There's a peculiar ritual we perform every time a radical gets elected, where we scramble to "uncover" what they really believe, as if we've stumbled on some smoking gun that will finally open voters' eyes to the truth. The latest case is Zohran Kwame Mamdani, a New York assemblyman and trust fund child whose social media reads like a communist manifesto.
Why? Because it basically is. He paraphrases Karl Marx — unironically — while defending pro-jihadist groups and echoing anti-American, anti-Israel, anti-Western drivel you'd expect to find in a fringe online forum moderated by people who think Osama bin Laden was misunderstood, with added posts like the obligatory middle-finger photograph to a statue of Christopher Columbus, calls to defund the police, and demands to seize the businesses and properties of the wealthy.
By wealthy, Mamdani presumably means people slightly richer than his filmmaker mommy and Columbia University professor daddy.
So, after Mamdani won New York City's mayoral primary race, the confused among us naturally rushed to dig up receipts. "Look at this!" they said, pointing to Mamdani praising literal terrorism as resistance. "Look at that!" they shouted, as if a Marx quote is some kind of gotcha. And while, yes, we should always expose extremism, I have a much more terrifying — and unfortunately, more accurate — theory: This wasn't a secret. Voters aren't going to have their eyes opened up to some unknown truth. They already knew, and they voted for him anyway.
This is the part most people can't wrap their heads around. On both sides of the aisle, the assumption is always that voters have been tricked, and if they can only be helped to discover the truth, they will immediately vote for the "right" candidate. But what if they haven't been fooled at all? What if they see Mamdani's antisemitic, anti-American, pro-jihadist views not as a disqualifier, but as a selling point?
What if this isn't a bug, but a feature?
Let's be honest: New York City isn't some middle-of-the-road swing district that accidentally elected a radical. This is a place where people protest in support of Hamas after a massacre, and where "Death to America" has become commonplace. Mamdani's key demographic includes those who are proudly, vocally anti-Israel, and increasingly hostile to the very values that define the West — free speech, individual liberty and capitalism — and he represents them perfectly.
And yet both conservatives and moderate Democrats are somehow shocked when someone like Mamdani gets elected. "But look at what he said in 2020!" they'll cry. OK, but he said it in public, all while waving a red flag (literally and ideologically) for years. And still, his constituents pulled the lever for him. So what's more likely? That they didn't notice — or that they agree?

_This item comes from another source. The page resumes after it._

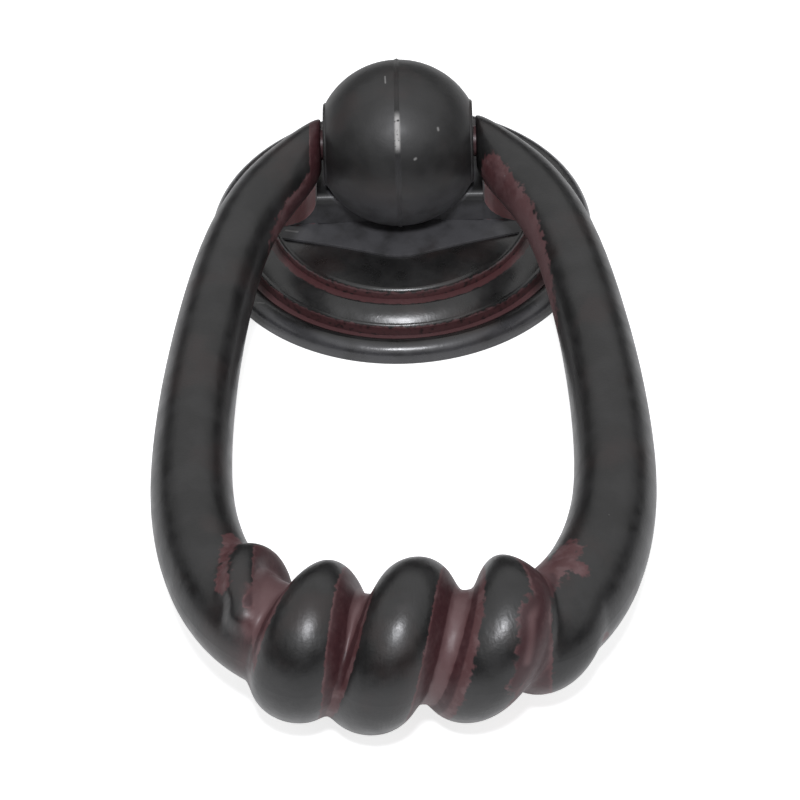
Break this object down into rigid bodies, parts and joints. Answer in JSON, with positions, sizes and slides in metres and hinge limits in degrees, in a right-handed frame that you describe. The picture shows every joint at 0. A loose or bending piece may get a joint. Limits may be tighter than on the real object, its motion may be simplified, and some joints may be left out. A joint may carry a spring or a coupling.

We're in an era where apologizing for Western civilization is trendy and romanticizing violent anti-colonialism is intellectually fashionable. Where students cheer on terrorists and academics pretend Hamas is a bunch of raping, pillaging, burning, torturing and murdering freedom fighters. Mamdani isn't some outlier. He's the face of a growing political movement that hates America, hates Israel and sees the West not as a beacon of freedom, but as an empire to be torn down.
Mamdani is nothing but a symptom. This isn't about one man. It's about a culture. A movement. A terrifying political reality where radicalism isn't something to hide; it's something to celebrate. Stop pretending voters didn't see the truth. The truth was on the ballot. And they chose it.